-- Start --

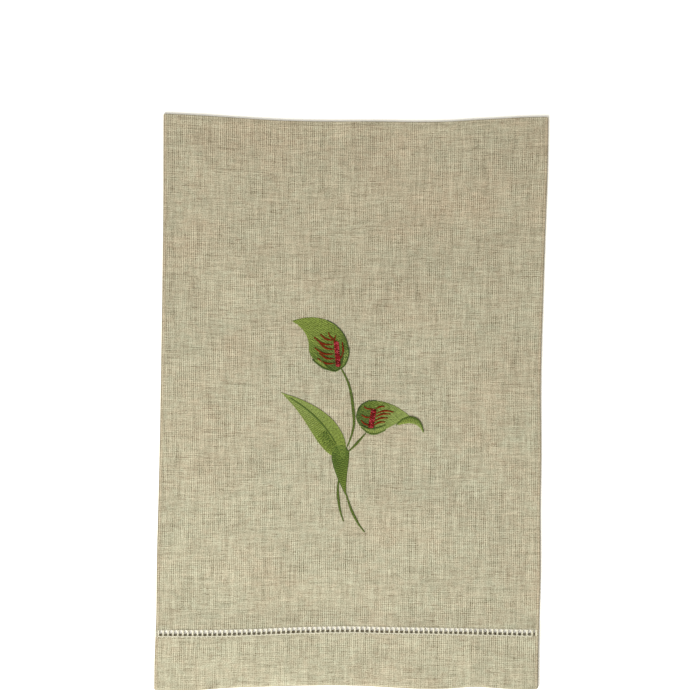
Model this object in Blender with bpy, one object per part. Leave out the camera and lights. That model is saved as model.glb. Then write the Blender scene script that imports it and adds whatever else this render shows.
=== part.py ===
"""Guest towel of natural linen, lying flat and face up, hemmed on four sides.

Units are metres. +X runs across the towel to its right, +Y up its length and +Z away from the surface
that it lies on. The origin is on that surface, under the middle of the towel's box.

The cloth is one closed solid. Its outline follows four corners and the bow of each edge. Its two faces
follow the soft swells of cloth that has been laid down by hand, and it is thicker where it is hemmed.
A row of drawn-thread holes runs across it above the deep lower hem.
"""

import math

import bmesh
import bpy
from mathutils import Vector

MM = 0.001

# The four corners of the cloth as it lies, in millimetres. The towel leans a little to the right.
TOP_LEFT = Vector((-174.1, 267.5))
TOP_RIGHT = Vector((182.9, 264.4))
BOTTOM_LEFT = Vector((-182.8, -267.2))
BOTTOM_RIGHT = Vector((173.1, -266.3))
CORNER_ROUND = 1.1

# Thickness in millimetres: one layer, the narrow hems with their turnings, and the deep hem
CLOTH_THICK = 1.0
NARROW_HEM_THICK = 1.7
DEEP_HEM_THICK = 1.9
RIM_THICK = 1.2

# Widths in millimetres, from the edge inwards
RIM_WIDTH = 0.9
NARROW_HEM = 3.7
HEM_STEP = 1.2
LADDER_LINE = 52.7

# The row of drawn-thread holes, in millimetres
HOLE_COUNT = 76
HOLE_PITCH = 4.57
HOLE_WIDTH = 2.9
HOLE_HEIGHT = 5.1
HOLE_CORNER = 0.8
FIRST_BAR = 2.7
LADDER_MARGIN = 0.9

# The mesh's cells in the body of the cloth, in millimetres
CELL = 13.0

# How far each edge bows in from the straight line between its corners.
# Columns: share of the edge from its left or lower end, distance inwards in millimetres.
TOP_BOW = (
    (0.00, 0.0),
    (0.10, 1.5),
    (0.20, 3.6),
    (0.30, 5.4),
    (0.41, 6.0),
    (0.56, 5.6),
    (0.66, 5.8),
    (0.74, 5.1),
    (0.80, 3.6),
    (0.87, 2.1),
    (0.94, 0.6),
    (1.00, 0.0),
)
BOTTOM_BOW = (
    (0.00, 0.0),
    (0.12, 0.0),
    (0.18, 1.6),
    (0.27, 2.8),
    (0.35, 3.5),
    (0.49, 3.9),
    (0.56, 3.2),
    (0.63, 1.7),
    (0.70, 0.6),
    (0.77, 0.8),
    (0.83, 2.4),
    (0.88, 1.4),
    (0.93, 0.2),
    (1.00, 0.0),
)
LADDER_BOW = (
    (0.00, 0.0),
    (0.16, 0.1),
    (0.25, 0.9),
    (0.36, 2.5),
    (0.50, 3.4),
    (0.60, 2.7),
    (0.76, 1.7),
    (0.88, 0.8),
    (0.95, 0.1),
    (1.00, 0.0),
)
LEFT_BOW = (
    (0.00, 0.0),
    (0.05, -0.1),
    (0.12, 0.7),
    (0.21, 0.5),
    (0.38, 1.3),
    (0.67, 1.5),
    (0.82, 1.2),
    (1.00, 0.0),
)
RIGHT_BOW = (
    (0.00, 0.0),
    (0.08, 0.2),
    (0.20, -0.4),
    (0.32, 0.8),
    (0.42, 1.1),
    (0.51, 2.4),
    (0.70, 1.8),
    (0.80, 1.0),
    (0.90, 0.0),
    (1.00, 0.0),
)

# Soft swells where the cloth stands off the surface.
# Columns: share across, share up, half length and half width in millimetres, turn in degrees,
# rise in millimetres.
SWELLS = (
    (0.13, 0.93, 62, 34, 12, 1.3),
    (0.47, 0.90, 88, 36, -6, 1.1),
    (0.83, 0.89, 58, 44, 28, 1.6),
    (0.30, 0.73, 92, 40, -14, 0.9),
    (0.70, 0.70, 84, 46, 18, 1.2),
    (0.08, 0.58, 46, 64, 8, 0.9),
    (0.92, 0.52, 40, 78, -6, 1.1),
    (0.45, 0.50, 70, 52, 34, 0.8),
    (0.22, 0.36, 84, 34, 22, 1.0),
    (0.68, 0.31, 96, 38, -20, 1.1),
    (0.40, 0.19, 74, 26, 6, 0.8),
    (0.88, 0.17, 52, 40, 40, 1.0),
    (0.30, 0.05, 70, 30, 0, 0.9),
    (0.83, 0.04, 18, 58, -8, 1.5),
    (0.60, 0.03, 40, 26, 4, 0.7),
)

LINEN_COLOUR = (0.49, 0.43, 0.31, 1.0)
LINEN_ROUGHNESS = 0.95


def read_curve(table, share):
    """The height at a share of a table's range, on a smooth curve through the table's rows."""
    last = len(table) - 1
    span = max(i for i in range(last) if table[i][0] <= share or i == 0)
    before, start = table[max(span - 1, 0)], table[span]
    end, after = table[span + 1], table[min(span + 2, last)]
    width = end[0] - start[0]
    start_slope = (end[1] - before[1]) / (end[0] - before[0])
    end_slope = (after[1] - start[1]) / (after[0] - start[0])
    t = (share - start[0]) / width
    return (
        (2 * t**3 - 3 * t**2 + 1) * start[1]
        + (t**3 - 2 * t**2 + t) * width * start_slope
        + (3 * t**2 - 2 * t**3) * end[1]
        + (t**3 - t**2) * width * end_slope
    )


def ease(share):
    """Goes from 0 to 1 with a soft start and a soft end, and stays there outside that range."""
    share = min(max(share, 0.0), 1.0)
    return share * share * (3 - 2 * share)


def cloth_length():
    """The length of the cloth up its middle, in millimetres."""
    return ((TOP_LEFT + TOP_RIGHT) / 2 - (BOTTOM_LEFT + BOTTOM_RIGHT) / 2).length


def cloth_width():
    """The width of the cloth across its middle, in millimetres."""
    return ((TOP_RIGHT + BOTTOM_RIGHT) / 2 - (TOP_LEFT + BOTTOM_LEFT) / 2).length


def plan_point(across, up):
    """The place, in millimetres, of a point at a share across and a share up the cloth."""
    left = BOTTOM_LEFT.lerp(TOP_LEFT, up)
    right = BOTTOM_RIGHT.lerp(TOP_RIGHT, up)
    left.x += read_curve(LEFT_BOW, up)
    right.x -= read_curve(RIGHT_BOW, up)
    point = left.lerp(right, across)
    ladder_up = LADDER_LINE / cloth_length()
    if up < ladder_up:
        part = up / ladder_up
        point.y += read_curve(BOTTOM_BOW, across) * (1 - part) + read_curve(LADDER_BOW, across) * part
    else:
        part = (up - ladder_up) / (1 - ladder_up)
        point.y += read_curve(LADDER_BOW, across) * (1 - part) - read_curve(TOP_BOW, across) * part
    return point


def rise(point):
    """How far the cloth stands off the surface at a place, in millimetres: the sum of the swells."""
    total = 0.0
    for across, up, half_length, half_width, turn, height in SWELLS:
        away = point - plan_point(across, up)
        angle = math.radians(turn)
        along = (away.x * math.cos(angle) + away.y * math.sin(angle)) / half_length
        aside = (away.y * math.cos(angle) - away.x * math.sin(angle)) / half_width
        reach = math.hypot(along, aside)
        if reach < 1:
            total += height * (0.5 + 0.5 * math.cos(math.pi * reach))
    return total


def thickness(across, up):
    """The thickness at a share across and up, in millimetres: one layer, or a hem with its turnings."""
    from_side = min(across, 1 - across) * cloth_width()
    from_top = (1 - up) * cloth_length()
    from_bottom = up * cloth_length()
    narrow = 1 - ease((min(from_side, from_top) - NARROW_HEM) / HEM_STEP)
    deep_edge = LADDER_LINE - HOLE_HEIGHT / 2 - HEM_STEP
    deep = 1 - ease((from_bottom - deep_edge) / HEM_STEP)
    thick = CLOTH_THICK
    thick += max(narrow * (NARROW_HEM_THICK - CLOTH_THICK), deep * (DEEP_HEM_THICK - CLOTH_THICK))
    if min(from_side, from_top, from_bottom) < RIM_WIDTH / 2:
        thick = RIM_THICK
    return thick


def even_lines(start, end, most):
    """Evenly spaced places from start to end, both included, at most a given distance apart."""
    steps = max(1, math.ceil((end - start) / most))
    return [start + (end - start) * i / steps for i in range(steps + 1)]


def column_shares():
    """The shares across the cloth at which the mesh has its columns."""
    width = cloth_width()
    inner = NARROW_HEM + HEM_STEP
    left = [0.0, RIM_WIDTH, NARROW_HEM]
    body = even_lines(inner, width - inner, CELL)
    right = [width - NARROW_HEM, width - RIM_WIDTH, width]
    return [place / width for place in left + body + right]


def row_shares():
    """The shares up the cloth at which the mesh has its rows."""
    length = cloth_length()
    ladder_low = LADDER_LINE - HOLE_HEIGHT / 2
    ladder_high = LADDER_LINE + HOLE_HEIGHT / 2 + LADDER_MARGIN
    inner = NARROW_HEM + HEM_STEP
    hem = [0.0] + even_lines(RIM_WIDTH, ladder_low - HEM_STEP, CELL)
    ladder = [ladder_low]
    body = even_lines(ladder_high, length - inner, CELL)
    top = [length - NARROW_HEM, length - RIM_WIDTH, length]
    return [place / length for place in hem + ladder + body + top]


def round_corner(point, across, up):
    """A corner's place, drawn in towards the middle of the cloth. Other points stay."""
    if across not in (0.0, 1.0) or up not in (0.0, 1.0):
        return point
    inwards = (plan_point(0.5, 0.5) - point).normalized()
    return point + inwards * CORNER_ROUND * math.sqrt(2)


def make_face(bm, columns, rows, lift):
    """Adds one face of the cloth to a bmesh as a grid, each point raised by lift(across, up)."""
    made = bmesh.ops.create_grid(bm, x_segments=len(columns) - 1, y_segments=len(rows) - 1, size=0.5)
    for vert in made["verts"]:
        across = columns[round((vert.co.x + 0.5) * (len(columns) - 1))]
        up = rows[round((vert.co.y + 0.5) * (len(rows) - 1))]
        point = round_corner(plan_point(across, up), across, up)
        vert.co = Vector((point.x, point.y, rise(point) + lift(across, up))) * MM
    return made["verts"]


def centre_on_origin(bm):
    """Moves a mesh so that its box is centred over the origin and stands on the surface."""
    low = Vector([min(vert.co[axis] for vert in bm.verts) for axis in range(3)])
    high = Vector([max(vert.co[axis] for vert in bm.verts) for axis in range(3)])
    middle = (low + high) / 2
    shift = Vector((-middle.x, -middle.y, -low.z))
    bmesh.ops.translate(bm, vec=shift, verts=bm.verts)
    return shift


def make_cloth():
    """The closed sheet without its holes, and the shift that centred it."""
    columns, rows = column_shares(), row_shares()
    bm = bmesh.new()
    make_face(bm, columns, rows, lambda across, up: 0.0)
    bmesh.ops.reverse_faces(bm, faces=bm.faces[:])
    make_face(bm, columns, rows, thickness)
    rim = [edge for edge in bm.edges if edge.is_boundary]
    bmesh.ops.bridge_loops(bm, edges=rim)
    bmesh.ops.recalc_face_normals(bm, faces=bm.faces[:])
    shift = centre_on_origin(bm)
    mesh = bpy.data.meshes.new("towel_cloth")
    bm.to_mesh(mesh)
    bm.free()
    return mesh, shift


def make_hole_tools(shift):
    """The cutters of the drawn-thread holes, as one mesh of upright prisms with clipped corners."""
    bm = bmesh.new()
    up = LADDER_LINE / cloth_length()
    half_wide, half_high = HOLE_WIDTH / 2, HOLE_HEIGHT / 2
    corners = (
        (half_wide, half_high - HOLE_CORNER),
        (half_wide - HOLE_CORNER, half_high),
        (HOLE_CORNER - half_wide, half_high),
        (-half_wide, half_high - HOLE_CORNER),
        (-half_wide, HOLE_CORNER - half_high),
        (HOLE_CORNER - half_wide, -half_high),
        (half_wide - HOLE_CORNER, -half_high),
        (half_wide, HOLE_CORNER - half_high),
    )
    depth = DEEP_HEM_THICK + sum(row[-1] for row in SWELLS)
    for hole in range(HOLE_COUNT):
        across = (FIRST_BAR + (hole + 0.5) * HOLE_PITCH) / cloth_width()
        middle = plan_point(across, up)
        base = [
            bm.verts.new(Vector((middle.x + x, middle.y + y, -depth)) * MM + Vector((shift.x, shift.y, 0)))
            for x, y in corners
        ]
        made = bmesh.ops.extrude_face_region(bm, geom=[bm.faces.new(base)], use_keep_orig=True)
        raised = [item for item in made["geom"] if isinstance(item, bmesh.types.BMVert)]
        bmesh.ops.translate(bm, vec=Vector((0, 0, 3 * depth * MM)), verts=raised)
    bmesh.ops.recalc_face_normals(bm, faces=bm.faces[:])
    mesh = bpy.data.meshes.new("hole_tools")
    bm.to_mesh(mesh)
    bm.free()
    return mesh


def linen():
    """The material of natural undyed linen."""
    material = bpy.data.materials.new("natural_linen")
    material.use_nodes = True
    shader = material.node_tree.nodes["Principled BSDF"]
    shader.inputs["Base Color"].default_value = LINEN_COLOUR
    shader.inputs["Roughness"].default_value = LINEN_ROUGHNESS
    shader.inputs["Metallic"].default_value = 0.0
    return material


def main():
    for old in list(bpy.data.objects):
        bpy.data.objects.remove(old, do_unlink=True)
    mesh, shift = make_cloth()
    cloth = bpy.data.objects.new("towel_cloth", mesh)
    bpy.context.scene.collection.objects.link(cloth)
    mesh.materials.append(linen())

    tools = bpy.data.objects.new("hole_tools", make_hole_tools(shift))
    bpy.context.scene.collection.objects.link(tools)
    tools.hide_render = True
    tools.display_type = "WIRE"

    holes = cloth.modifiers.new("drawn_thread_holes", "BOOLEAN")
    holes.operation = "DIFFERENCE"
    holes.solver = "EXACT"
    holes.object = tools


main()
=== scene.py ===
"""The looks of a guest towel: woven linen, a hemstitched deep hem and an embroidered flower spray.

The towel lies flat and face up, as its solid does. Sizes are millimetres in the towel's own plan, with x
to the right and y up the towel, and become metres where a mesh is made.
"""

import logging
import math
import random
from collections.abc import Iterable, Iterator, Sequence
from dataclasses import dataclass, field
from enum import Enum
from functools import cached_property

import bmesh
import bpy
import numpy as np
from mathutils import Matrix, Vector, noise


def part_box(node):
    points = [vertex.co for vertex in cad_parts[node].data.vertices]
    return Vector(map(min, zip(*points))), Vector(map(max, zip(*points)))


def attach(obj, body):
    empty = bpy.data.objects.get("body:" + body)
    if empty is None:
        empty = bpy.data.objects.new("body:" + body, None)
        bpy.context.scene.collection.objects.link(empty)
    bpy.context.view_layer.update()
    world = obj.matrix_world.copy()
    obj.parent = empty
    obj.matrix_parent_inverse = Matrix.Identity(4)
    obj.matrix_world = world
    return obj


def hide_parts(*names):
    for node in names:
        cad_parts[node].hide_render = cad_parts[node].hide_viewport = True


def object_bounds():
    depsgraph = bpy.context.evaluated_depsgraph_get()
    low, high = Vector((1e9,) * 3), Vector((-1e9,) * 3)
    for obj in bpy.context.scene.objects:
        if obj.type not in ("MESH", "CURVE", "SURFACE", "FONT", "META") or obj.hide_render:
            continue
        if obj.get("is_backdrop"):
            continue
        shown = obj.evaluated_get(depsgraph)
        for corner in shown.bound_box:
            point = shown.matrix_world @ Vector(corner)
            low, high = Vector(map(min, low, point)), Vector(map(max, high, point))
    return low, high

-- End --
-- Start --

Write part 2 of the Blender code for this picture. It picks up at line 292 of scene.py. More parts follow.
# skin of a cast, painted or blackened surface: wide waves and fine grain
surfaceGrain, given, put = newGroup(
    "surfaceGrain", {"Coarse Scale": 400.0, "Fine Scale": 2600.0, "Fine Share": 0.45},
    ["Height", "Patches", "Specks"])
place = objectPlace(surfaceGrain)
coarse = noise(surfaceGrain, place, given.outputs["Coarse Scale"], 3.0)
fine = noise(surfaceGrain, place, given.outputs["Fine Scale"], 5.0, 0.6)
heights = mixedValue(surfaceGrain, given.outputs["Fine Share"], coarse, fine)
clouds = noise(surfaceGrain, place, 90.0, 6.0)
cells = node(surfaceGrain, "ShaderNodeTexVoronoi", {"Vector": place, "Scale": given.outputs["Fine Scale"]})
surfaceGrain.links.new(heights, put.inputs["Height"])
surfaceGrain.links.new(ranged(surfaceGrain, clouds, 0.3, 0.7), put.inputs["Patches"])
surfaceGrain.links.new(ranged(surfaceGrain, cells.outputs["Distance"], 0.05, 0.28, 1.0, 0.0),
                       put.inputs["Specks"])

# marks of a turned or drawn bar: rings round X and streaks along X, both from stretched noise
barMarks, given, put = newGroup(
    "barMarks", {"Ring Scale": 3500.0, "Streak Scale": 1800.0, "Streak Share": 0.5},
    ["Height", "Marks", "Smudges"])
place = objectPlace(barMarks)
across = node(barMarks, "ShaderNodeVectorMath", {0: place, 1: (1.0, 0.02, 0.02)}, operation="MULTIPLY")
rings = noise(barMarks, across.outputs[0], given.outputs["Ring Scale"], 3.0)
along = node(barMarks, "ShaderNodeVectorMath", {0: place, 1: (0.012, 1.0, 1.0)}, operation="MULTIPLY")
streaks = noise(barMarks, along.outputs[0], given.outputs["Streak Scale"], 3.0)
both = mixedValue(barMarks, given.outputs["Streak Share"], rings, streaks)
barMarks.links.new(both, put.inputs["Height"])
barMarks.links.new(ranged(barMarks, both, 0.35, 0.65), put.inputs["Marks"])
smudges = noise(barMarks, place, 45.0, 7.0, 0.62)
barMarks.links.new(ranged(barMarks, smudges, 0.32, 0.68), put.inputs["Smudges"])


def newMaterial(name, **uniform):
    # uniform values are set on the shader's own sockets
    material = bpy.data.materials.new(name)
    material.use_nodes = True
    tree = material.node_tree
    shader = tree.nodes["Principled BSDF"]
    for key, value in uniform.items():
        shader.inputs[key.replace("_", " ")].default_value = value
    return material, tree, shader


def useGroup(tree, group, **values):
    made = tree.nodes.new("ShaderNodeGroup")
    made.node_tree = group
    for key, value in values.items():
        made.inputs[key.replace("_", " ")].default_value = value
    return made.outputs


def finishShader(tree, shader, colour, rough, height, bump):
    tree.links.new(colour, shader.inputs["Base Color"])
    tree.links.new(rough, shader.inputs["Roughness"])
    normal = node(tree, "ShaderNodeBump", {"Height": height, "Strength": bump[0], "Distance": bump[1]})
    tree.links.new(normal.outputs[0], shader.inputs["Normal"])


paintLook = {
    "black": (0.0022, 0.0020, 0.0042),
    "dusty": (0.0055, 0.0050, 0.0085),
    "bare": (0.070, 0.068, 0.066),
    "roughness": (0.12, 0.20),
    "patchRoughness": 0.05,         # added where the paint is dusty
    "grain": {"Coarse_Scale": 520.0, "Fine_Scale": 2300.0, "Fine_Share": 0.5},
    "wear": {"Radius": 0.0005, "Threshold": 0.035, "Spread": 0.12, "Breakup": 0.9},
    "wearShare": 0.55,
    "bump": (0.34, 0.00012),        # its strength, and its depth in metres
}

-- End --

What to produce: Looking at the data above, return every line from the one with "obj.matrix_parent_inverse = Matrix.Identity(4)" down to the one with "if obj.type not", exactly and inclusively.

Full answer:
    obj.matrix_parent_inverse = Matrix.Identity(4)
    obj.matrix_world = world
    return obj


def hide_parts(*names):
    for node in names:
        cad_parts[node].hide_render = cad_parts[node].hide_viewport = True


def object_bounds():
    depsgraph = bpy.context.evaluated_depsgraph_get()
    low, high = Vector((1e9,) * 3), Vector((-1e9,) * 3)
    for obj in bpy.context.scene.objects:
        if obj.type not in ("MESH", "CURVE", "SURFACE", "FONT", "META") or obj.hide_render:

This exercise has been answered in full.